The reviewer set out what the substance of the Applicant’s claim was with respect to travel at paragraph 90, saying:
[90] As noted, the claimant had twice travelled from Jaghori to Ghazni. In 2002, he travelled by the dangerous Qarabagh route, when the vehicle which drove through the road-block resulting in several passengers being killed. In his later statement the claimant also stated before this he had travelled between Jaghori and Ghazni city through Nawur district and then a Pashtun area, encountering insults and thrown stones. The claimant in his statement was vague about the timing of this occurrence, although it appears almost certain that it was during the period of Taliban rule before November 2001 rather than during the subsequent Taliban insurgency.
The reviewer concluded that there is a relatively safe route that is regularly used, from Jhagori to Ghazni City (see paragraph 93). The crucial finding of the reviewer in this regard is set out at paragraph 94, where the reviewer says:
[94] Although a number of the references to difficulties of access to Jaghori which have been cited are broad and general, the relatively recent DFAT advice of September 2010 is quite specific and is relied upon by the reviewer. The reviewer is satisfied that should the claimant believe that it is essential for him to travel from Jaghori to Ghazni city, he can sacrifice some convenience and take the frequently used and secure route through Nawur and thereby avoid the more direct but dangerous Qarabagh route.
The reviewer goes on to specifically consider the activities of the Taliban on the roads out of Jhagori, but was not satisfied that the activities of the Taliban were focused on Hazaras because of their ethnicity so much as activities to disrupt communication generally in areas that are not under Taliban control.

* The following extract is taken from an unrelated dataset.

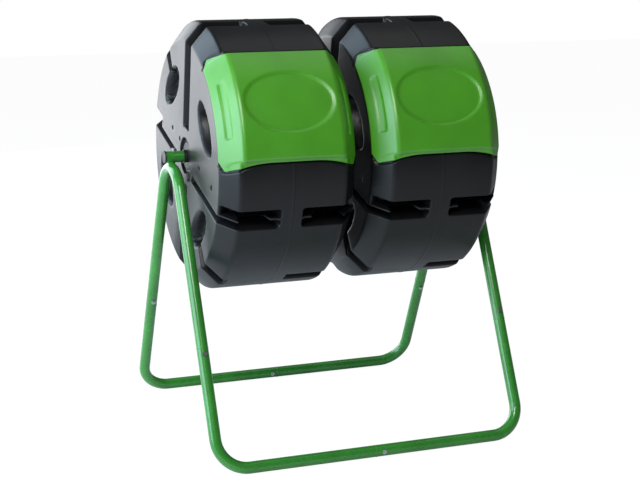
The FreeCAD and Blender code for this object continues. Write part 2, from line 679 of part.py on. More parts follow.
def set_screws():
    inner_x, outer_x = sleeve_ends()
    found = []
    for side in (-1, 1):
        foot = Vector(side * (inner_x + outer_x) / 2, 0, AXLE_HEIGHT + AXLE_RADIUS + SCREW_BITE)
        length = SLEEVE_RADIUS - AXLE_RADIUS + SET_SCREW_NECK
        shank = rod(foot, Vector(0, 0, 1), SET_SCREW_RADIUS, length)
        head = rod(foot + Vector(0, 0, length), Vector(0, 0, 1), SET_SCREW_HEAD_RADIUS, SET_SCREW_HEAD_HEIGHT)
        socket_foot = foot + Vector(0, 0, length + SET_SCREW_SOCKET_FLOOR)
        socket = rod(socket_foot, Vector(0, 0, 1), SET_SCREW_SOCKET, SET_SCREW_HEAD_HEIGHT)
        found.append(shank.fuse(head).cut(socket).removeSplitter())
    return Part.makeCompound(found)


def axle():
    half = sleeve_ends()[1]
    start = Vector(-half, 0, AXLE_HEIGHT)
    return ring(start, X_AXIS, AXLE_RADIUS, AXLE_RADIUS - AXLE_WALL, 2 * half)


def end_cap(side):
    """A plug in the axle's end, with a disc that covers the sleeve's mouth."""
    outer_x = sleeve_ends()[1]
    disc = rod(Vector(outer_x, 0, AXLE_HEIGHT), X_AXIS, CAP_RADIUS, CAP_THICKNESS)
    disc = rounded_rim(disc, outer_x + CAP_THICKNESS, CAP_ROUNDING)
    plug_radius = AXLE_RADIUS - AXLE_WALL - CAP_PLUG_CLEARANCE
    plug = rod(Vector(outer_x - CAP_PLUG_LENGTH, 0, AXLE_HEIGHT), X_AXIS, plug_radius, CAP_PLUG_LENGTH)
    return on_side(disc.fuse(plug).removeSplitter(), side)


def bush_face():
    """How far a bushing's flange reaches from the middle of its drum."""
    return HALF_DRUM - WELL_DEPTH + BUSH_FLANGE


def outer_spacer(side):
    low = DRUM_PITCH / 2 + bush_face() + END_FLOAT
    high = sleeve_ends()[0] - END_FLOAT
    return on_side(ring(Vector(low, 0, AXLE_HEIGHT), X_AXIS, SPACER_RADIUS, SPACER_BORE, high - low), side)


def middle_spacer():
    half = DRUM_PITCH / 2 - bush_face() - END_FLOAT
    return ring(Vector(-half, 0, AXLE_HEIGHT), X_AXIS, SPACER_RADIUS, SPACER_BORE, 2 * half)


def drum_nodes():
    """The pieces of one drum, round the X axis."""
    shell = whole_shell()
    bush = bushing()
    return {"upper_shell": upper_shell(shell), "lower_shell": lower_shell(shell), "shell_screws": shell_screws(),
            "bushing_right": bush, "bushing_left": bush.mirror(ORIGIN, X_AXIS), "door": door()}


def all_nodes():
    nodes = {"left_arch": arch(-1), "right_arch": arch(1), "left_axle_sleeve": sleeve(-1),
             "right_axle_sleeve": sleeve(1), "front_left_leg": lower_leg(-1, -1), "front_right_leg": lower_leg(1, -1),
             "rear_left_leg": lower_leg(-1, 1), "rear_right_leg": lower_leg(1, 1),
             "leg_bolts": bolts(joint_bolts()), "leg_nuts": nuts(joint_bolts()),
             "rail_bolts": bolts(rail_bolts()), "rail_nuts": nuts(rail_bolts()),
             "sleeve_set_screws": set_screws(), "axle_tube": axle(), "middle_spacer": middle_spacer(),
             "left_outer_spacer": outer_spacer(-1), "right_outer_spacer": outer_spacer(1),
             "left_end_cap": end_cap(-1), "right_end_cap": end_cap(1)}
    pieces = drum_nodes()
    for name, side in (("left", -1), ("right", 1)):
        for piece, shape in pieces.items():
            nodes[f"{name}_{piece}"] = moved(shape, side * DRUM_PITCH / 2, 0, AXLE_HEIGHT)
    return nodes


def main():
    os.makedirs("parts", exist_ok=True)
    for name, shape in all_nodes().items():
        solids = shape.Solids
        wrong = [s for s in solids if not s.isValid() or s.Volume <= 0]
        print(f"{name}: {len(solids)} solids, {sum(s.Volume for s in solids) / 1000:.1f} cm3",
              "INVALID" if wrong else "")
        shape.exportStep(f"parts/{name}.step")


main()
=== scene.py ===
"""Looks of a two-drum compost tumbler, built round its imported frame. Lengths are in metres.

Angles round the axle are in degrees: 0 points to -Y, the front, and 90 points up.
"""

import json
import math

import bmesh
import bpy
from bpy.props import FloatProperty, FloatVectorProperty, PointerProperty
from mathutils import Euler, Matrix, Vector


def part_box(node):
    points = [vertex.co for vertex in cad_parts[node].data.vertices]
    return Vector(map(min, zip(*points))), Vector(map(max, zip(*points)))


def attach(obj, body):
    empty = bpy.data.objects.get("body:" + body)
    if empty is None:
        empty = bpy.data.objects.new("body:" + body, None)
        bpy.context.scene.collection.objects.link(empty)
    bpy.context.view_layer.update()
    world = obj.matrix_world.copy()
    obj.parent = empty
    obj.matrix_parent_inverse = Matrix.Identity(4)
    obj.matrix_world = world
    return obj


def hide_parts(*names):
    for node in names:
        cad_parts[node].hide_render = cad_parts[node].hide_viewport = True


bl_info = {
    "name": "Compost tumbler",
    "version": (1, 0, 0),
    "blender": (4, 5, 0),
    "location": "3D View > Sidebar > Tumbler",
    "description": "Builds the drums, doors and finishes of a compost tumbler round its frame",
    "category": "Object",
}

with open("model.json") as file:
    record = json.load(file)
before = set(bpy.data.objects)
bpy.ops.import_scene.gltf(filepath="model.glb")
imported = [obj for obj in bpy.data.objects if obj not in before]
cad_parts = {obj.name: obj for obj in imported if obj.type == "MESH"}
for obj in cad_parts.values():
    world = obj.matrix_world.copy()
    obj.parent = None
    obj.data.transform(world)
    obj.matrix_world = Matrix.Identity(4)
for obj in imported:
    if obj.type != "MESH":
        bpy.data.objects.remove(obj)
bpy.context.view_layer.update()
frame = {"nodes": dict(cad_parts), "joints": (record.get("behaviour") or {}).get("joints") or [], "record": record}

SIDES = ("left", "right")
MM = 0.001
DEGREE = math.radians(1)
HINGE = next(j for j in frame["joints"] if j["name"] == "left_drum_spin")
AXLE_Z = HINGE["pos_m"][2]
LIFT = next(j for j in frame["joints"] if j["name"] == "left_door_lift")
DOOR_ANGLE = math.degrees(math.atan2(LIFT["axis"][2], -LIFT["axis"][1]))


# Settings

PREFIX = "tumbler_"


def amount(name, default, description, unit="NONE"):
    return FloatProperty(name=name, default=default, description=description, unit=unit)


def length(name, default, description):
    return amount(name, default, description, "LENGTH")


def paint(name, default, description):
    return FloatVectorProperty(name=name, default=default, description=description, subtype="COLOR")


class DrumSettings(bpy.types.PropertyGroup):
    radius: length("Radius", 0.2915, "Of the barrel")
    half_width: length("Half width", 0.148, "From the middle to a face")
    chamfer_run: length("Chamfer along", 0.0335, "Along the axle")
    chamfer_rise: length("Chamfer across", 0.0415, "Across the axle")
    shoulder: length("Shoulder", 0.013, "Rounding where barrel meets chamfer")
    rim: length("Rim", 0.009, "Rounding where chamfer meets face")
    wall: length("Wall", 0.0038, "Thickness of the plastic")
    seam: amount("Seam angle", -17.8, "Of the seam at the front")
    parting: length("Parting line", 0.0007, "Height of the mould's parting line")
    well_radius: length("Hub well", 0.040, "Radius of the hub's well")
    well_depth: length("Hub well depth", 0.008, "Depth of the hub's well")
    bore: length("Hub hole", 0.0152, "Radius of the hole for the bushing")


class GrooveSettings(bpy.types.PropertyGroup):
    mouth: length("Mouth", 0.022, "Half the width at the surface")
    floor: length("Floor", 0.010, "Half the width at the floor")
    slot: length("Slot depth", 0.060, "Depth across the barrel")
    channel: length("Channel depth", 0.026, "Depth down a face")
    start: length("Channel start", 0.062, "From the axle to the channel")
    bridge: length("Bridge", 0.023, "Half the width left standing on the barrel")
    top: amount("Top groove", 80.0, "Angle of the upper shell's own groove")
    bottom: amount("Bottom groove", 260.0, "Angle of the lower shell's own groove")
    end: length("End", 0.008, "Width that the wall at a groove's end takes")
    above_fin: amount("Above fin", 0.75, "Share of the depth of the groove above the seam's fin")
    fin_drop: amount("Fin drop", 0.62, "Share of the depth by which the fin lies lower in a slot")
    step: length("Rear step", 0.055, "How far in from the rim the rear seam grooves are open")
    notch: length("Notch", 0.018, "Half the width of a rim notch")
    notch_depth: length("Notch depth", 0.018, "Depth of a rim notch")
    bead: amount("Seam lip", 0.02, "Share of the depth by which the seam's lip stands out")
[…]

However, this aspect of the Tribunal’s reasons are not the central question. Essentially, the Tribunal found that the Applicant was not at risk of persecution in Jhagori, and that there was a safe travel route from Jhagori to Ghazni City. Whilst accepting that there was some inconvenience in this route, the reviewer did not conclude that the Applicant had established the necessary facts to show an entitlement to a protection visa.
Extension of time
Whilst the Applicant was represented by a migration agent, who made submissions to the reviewer after the hearing, his application to this Court was around 14 days after the time limit for applications had expired. The Applicant therefore needs an extension of time to bring this application.
Counsel for the Minister quite properly identified the relevant considerations, and that the Minister could not point to any specific prejudice beyond the general prejudice to the efficient administration of the Minister’s Department and the court. As counsel submitted, the real consideration of significance is whether the Applicant appears to have merit in his application.
The grounds of the application are as follows:
a)The Independent Merits Reviewer (IMR) did not afford the Applicant procedural fairness.
b)The IMR applied the wrong legal test.
Whilst the Applicant had lawyers that only withdrew in late November, no particulars were ever provided of the grounds of the application, and no outline of argument or affidavit material was filed on the Applicant’s behalf.
Ground 1
The independent merits reviewer is alleged to have failed to provide the Applicant with procedural fairness. The Applicant submitted that the reviewer only asked brief questions, and following the answers of the Applicant, that the merits reviewer would agree or accept what the Applicant said. There is no transcript before me to read the exchanges that occurred at the interview. The reviewer did put country information to the Applicant, which the Applicant, in his submissions before me, says he answered.
The Applicant’s advisor made written submissions to the reviewer following the hearing, which commence at court book 121. On the material before me, it does not appear that the Applicant has been denied procedural fairness. The Applicant had an opportunity to put his case to the reviewer. The Applicant had an opportunity to answer questions about the country information. The Applicant must have understood that the outcome of the case was not certain at the end of the interview, as his advisor sent in further written submissions after the interview.
In the circumstances, I therefore find that the Applicant does not have a reasonably arguable case on this ground.
Ground 2
In support of ground 2, the Applicant said that the reviewer rejected around nine out of the 10 cases that he reviewed. The Applicant also said that the nine cases that were rejected involved Hazaras, and the one case accepted involved a Pashtun. There is no actual evidence of this statistic. Such a statistic, on its own, does not show legal error. For example, nine out of 10 cases that are brought to the Federal Magistrates Court under the migration legislation are refused. This does not show a large rate of legal error by the court. The Applicant did not point to anything in the decision to show an error of reasoning by the reviewer.
I therefore find that the Applicant does not have an arguable case with respect to this ground on the material provided.
Conclusion
In this case, the Applicant requires an extension of time to bring his application. I have considered the grounds of his application. I am not persuaded that he has an arguable case. As the application does not have any merit, by that I mean it does not seem to me that it is an arguable case or a case that could win, it is not appropriate for me to then grant an extension of time for him to bring his application.
I therefore refuse the application and accordingly dismiss his case.
[further argument ensued]
Costs
The Minister seeks costs in the sum of $6240. This is the scale fee for an application of this type. Whilst the Applicant did not succeed in obtaining an extension of time, the substance of his application was argued. I am satisfied that the scale fee is reasonable in this case. In proceedings of this type, costs are ordinarily ordered against the person who does not succeed, in favour of the party who succeeds in the case. There is nothing in the factual circumstances of this case to indicate that costs should not follow the outcome of the case.
I certify that the preceding twenty-one (21) paragraphs are a true copy of the reasons for judgment of Riethmuller FM.